| Data shown |
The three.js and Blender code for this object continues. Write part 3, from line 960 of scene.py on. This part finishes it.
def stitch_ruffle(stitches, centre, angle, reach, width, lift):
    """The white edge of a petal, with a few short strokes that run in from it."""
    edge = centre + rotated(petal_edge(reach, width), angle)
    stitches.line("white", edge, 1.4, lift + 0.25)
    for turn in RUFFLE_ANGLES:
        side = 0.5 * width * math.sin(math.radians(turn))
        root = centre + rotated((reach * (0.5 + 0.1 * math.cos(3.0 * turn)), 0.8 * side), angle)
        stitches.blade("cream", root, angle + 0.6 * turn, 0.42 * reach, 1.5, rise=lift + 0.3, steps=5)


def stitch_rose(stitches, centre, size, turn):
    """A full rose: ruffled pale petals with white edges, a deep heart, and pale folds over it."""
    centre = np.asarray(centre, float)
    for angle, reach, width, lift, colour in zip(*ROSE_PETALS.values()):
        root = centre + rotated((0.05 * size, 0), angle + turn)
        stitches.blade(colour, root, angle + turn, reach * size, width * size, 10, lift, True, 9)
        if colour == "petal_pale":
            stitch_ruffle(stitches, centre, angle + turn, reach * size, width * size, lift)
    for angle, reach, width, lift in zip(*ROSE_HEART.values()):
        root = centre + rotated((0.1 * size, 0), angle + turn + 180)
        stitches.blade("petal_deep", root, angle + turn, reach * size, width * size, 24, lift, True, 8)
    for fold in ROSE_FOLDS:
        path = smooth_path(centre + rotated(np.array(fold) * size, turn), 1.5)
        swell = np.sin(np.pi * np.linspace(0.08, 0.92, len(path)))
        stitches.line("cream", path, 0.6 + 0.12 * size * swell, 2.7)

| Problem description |
From the first line to the last, retype the data exactly.

| Answer to this exercise |
The three.js and Blender code for this object continues. Write part 3, from line 960 of scene.py on. This part finishes it.
def stitch_ruffle(stitches, centre, angle, reach, width, lift):
    """The white edge of a petal, with a few short strokes that run in from it."""
    edge = centre + rotated(petal_edge(reach, width), angle)
    stitches.line("white", edge, 1.4, lift + 0.25)
    for turn in RUFFLE_ANGLES:
        side = 0.5 * width * math.sin(math.radians(turn))
        root = centre + rotated((reach * (0.5 + 0.1 * math.cos(3.0 * turn)), 0.8 * side), angle)
        stitches.blade("cream", root, angle + 0.6 * turn, 0.42 * reach, 1.5, rise=lift + 0.3, steps=5)


def stitch_rose(stitches, centre, size, turn):
    """A full rose: ruffled pale petals with white edges, a deep heart, and pale folds over it."""
    centre = np.asarray(centre, float)
    for angle, reach, width, lift, colour in zip(*ROSE_PETALS.values()):
        root = centre + rotated((0.05 * size, 0), angle + turn)
        stitches.blade(colour, root, angle + turn, reach * size, width * size, 10, lift, True, 9)
        if colour == "petal_pale":
            stitch_ruffle(stitches, centre, angle + turn, reach * size, width * size, lift)
    for angle, reach, width, lift in zip(*ROSE_HEART.values()):
        root = centre + rotated((0.1 * size, 0), angle + turn + 180)
        stitches.blade("petal_deep", root, angle + turn, reach * size, width * size, 24, lift, True, 8)
    for fold in ROSE_FOLDS:
        path = smooth_path(centre + rotated(np.array(fold) * size, turn), 1.5)
        swell = np.sin(np.pi * np.linspace(0.08, 0.92, len(path)))
        stitches.line("cream", path, 0.6 + 0.12 * size * swell, 2.7)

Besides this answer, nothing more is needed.